* **What you will do**: Every line with the word "imports" in it should be extracted from the data that follows.

(Records from a dataset)
** START **

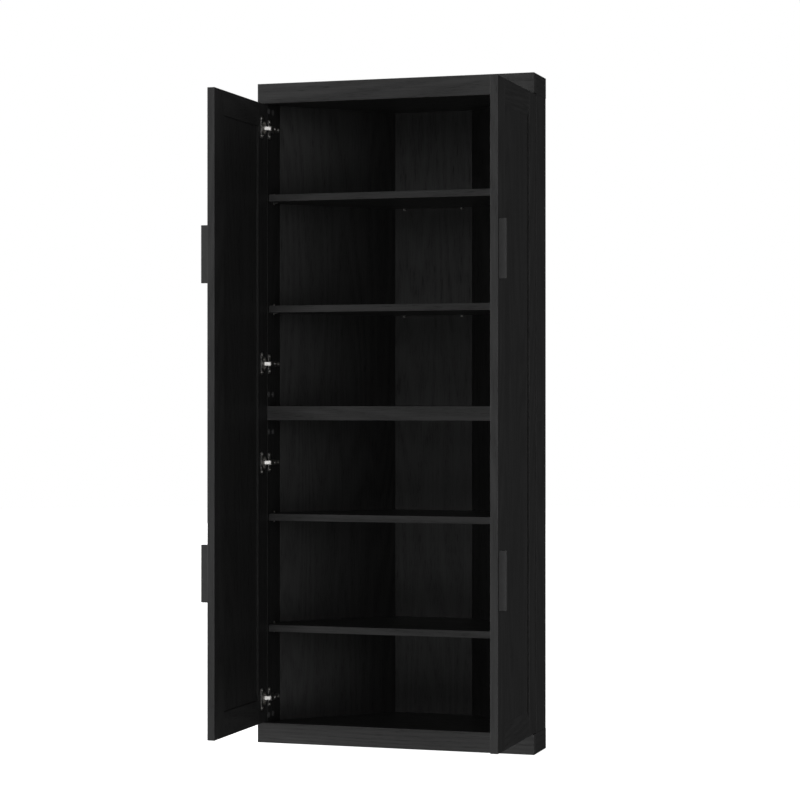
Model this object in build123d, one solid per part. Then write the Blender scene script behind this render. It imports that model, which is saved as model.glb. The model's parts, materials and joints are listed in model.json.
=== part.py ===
from build123d import *
import os
from math import sqrt

# Diagonal corner pantry cabinet, doors standing open at a right angle.
# Millimetres. X runs across, Y from the front to the back, Z up from the floor.
# Plan sizes are measured from the cabinet's centre line and from the front face of its bands.

# Carcass
WIDTH = 777
HEIGHT = 1800
DEPTH = 397
RETURN_DEPTH = 130        # outer depth of the short side walls, where the diagonals start
BOARD = 19
MIDDLE_BOARD = 38.7
BAND_HEIGHT = 54.2
BAND_PROUD = 0.7          # the bands stand this far out from the side walls
BAND_LIP = 8.2            # the bands rise this far past the floor and the top board
CARCASS_FRONT = 24        # front edges of the side walls and of the middle board
SHELF_FRONT = 29
SHELF_GAP = 1.6           # between a shelf and each wall
SHELF_HEIGHTS = (310, 614.5, 1185.5, 1490)

# Doors, closed: front face at Y 0
DOOR = 20
DOOR_REVEAL = 1.5         # gap to the bands, to the outer sides and to the centre line
STILE = 68
RAIL = 65
RAIL_FLAT = 45            # flat part of a rail's outer face, above or below its bevel
RECESS = 6                # panel set back from each face of the frame
PANEL_TONGUE = 8          # depth of the panel in the frame's groove
HINGE_PIVOT = 10          # the door turns about a line this far in from its front corner
OPEN_ANGLE = 90

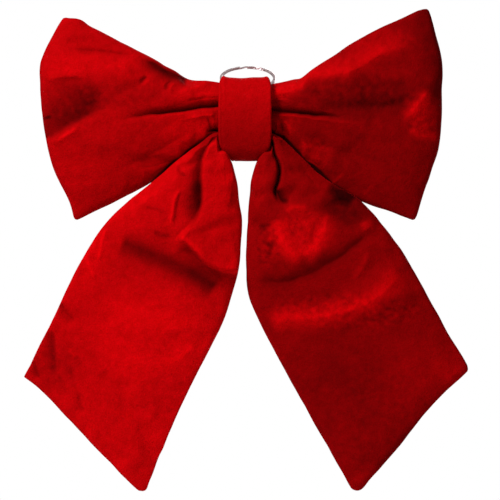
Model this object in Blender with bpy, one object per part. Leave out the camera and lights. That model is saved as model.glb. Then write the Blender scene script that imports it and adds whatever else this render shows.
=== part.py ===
"""Padded velvet gift bow with two tails and a split ring for hanging.

The bow hangs upright with its front towards -Y and +Z up. The origin is the middle
of the flat back of the knot, which lies against a door, a wreath or a gift.
Sizes are in millimetres here; build_mesh turns them into metres.
"""

import math

import bmesh
import bpy
from mathutils import Matrix, Vector

MM = 0.001

# Fabric and the room between neighbouring pieces.
VELVET = 1.4
GAP = 0.4
WADDING_GAP = 0.6
LOOP_WADDING_GAP = 1.6
LOOP_WADDING_U = (0.03, 0.97)
LOOP_WADDING_V = (0.07, 0.93)
TAIL_WADDING_S = (0.02, 0.97)
TAIL_WADDING_T = (0.11, 0.89)
THINNEST = 0.1

# Faces along and across each piece.
LOOP_GRID = (38, 11)
LOOP_WADDING_GRID = (36, 8)
TAIL_GRID = (24, 8)
TAIL_WADDING_GRID = (20, 6)
GATHER_GRID = (12, 8)
BAND_GRID = (64, 4)
KNOT_PADDING_GRID = (12, 4)
GIRDLE_POINTS = 32

# Loops: one padded case, gathered in the middle to make a left and a right lobe.
LOOP_MID_Y = -20.0
LOBE_FRONT = 14.0
LOBE_BACK = 12.0
NECK_FRONT = 6.4
NECK_BACK = 4.6
NECK_TOP = 15.0
NECK_BOTTOM = -9.0
OUTER_BULGE_FROM = 0.35
FRONT_RISE = (0.05, 0.6)
BACK_RISE = (0.08, 0.6)
LOOP_ROUNDING = 2.2
LOOP_END_ROUNDING = 5
FULLNESS = 0.6
PRESSED = (0.8, 0.55)
PRESS = 0.85
GIRDLE_CORNERS = 1.2
THREAD_WIDTH = 5.0
THREAD_DEPTH = 1.0

# Tails: padded strips, pleated where they come out of the knot. Each one swings
# about a level line below the knot.
HINGE_Z = -31.0
HINGE_ROOM = 1.4
TAIL_TOP_Y = -29.0
TAIL_END_Y = -14.0
TAIL_START_Y = -24.6
TAIL_FRONT = 5.6
TAIL_END_FRONT = 2.4
TAIL_BACK_SHARE = 0.5
TAIL_END_ROUNDING = 14
TAIL_ROUNDING = 2.6
TAIL_RISE_ZS = (-7, -13)
TAIL_FALL_ZS = (-45, -170)
TAIL_THINNING_ZS = (-60, -180)
TAIL_FOLD_SHARE = 0.12
TAIL_FOLD_REACH = 14
TAIL_HELD_SHARE = 0.2
TAIL_HELD_ZS = (-18, -27)

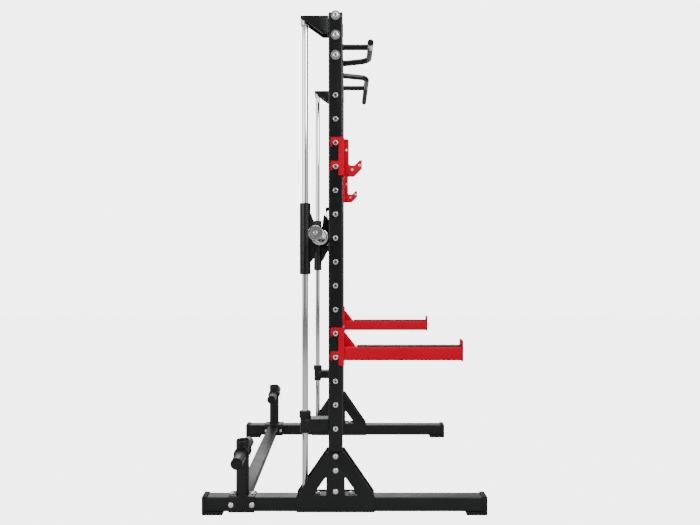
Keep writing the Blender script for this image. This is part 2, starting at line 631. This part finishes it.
# ---------------------------------------------------------------- guide rods
def rod(side_name, side):
    """Guide rod with its collar, base ring and top bracket."""
    x = side * X0
    place = (x, Y_ROD)
    profile = [(DECK, 0.0115), (0.0763, 0.0125), (2.0965, 0.0125), (2.0980, 0.0112)]
    lathe(f"rod_{side_name}", profile, "Z", place, CHROME, "frame", sides=64,
          replaces=[f"guide_rod_{side_name}"])
    nut = [(2.0690, 0.0130), (2.0690, 0.0168), (2.0702, 0.0180), (2.0966, 0.0180), (2.0978, 0.0170),
           (2.0978, 0.0130)]
    lathe(f"rod_top_collar_{side_name}", nut, "Z", place, ZINC, "frame", closed=True, sides=48)
    washer(f"rod_top_washer_{side_name}", "Z", place, 2.1038, 1, 0.0120, 0.0016, "frame")
    dome_bolt(f"rod_top_bolt_{side_name}", "Z", place, 2.1054, 1, 0.0100, 0.0050, "frame")
    base_ring = [(DECK, 0.0127), (DECK, 0.0210), (0.0761, 0.0218), (0.0815, 0.0218), (0.0823, 0.0210),
                 (0.0823, 0.0127)]
    lathe(f"rod_base_ring_{side_name}", base_ring, "Z", place, BLACK, "frame", closed=True, sides=48)
    cheek = soften([(0.0683, 2.1040, 0.001), (0.1860, 2.1040, 0.002), (0.1860, 2.0900, 0.004),
                    (0.1665, 2.0820, 0.005), (0.0936, 2.0300, 0.006), (0.0683, 2.0300, 0.001)], 0.003, 4)
    for label, low, high, names in (("outer", 0.024, 0.029, [f"rod_top_bracket_{side_name}"]),
                                    ("inner", -0.029, -0.024, [])):
        plate(f"rod_top_cheek_{side_name}_{label}", cheek, [], "X", side * (X0 + low), side * (X0 + high),
              BLACK, "frame", names)
    roof = soften([(x - 0.0246, 0.0688), (x + 0.0246, 0.0688), (x + 0.0246, 0.1852), (x - 0.0246, 0.1852)],
                  0.001, 2)
    plate(f"rod_top_roof_{side_name}", roof, [], "Z", 2.0986, 2.1038, BLACK, "frame")
    back = soften([(x - 0.0246, 2.0315), (x + 0.0246, 2.0315), (x + 0.0246, 2.0990), (x - 0.0246, 2.0990)],
                  0.001, 2)
    plate(f"rod_top_back_{side_name}", back, [], "Y", 0.0686, 0.0738, BLACK, "frame")
    support(side_name, side)


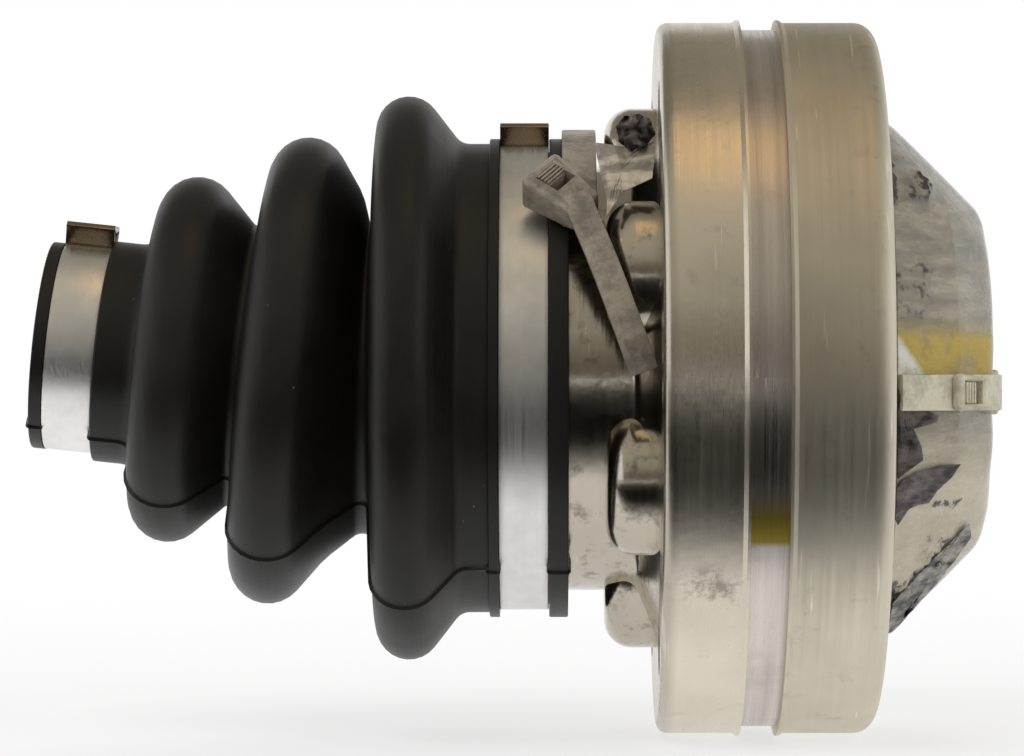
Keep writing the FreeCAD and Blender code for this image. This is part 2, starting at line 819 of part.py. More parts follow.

** END **

* **Expected answer**:
Model this object in build123d, one solid per part. Then write the Blender scene script behind this render. It imports that model, which is saved as model.glb. The model's parts, materials and joints are listed in model.json.
Model this object in Blender with bpy, one object per part. Leave out the camera and lights. That model is saved as model.glb. Then write the Blender scene script that imports it and adds whatever else this render shows.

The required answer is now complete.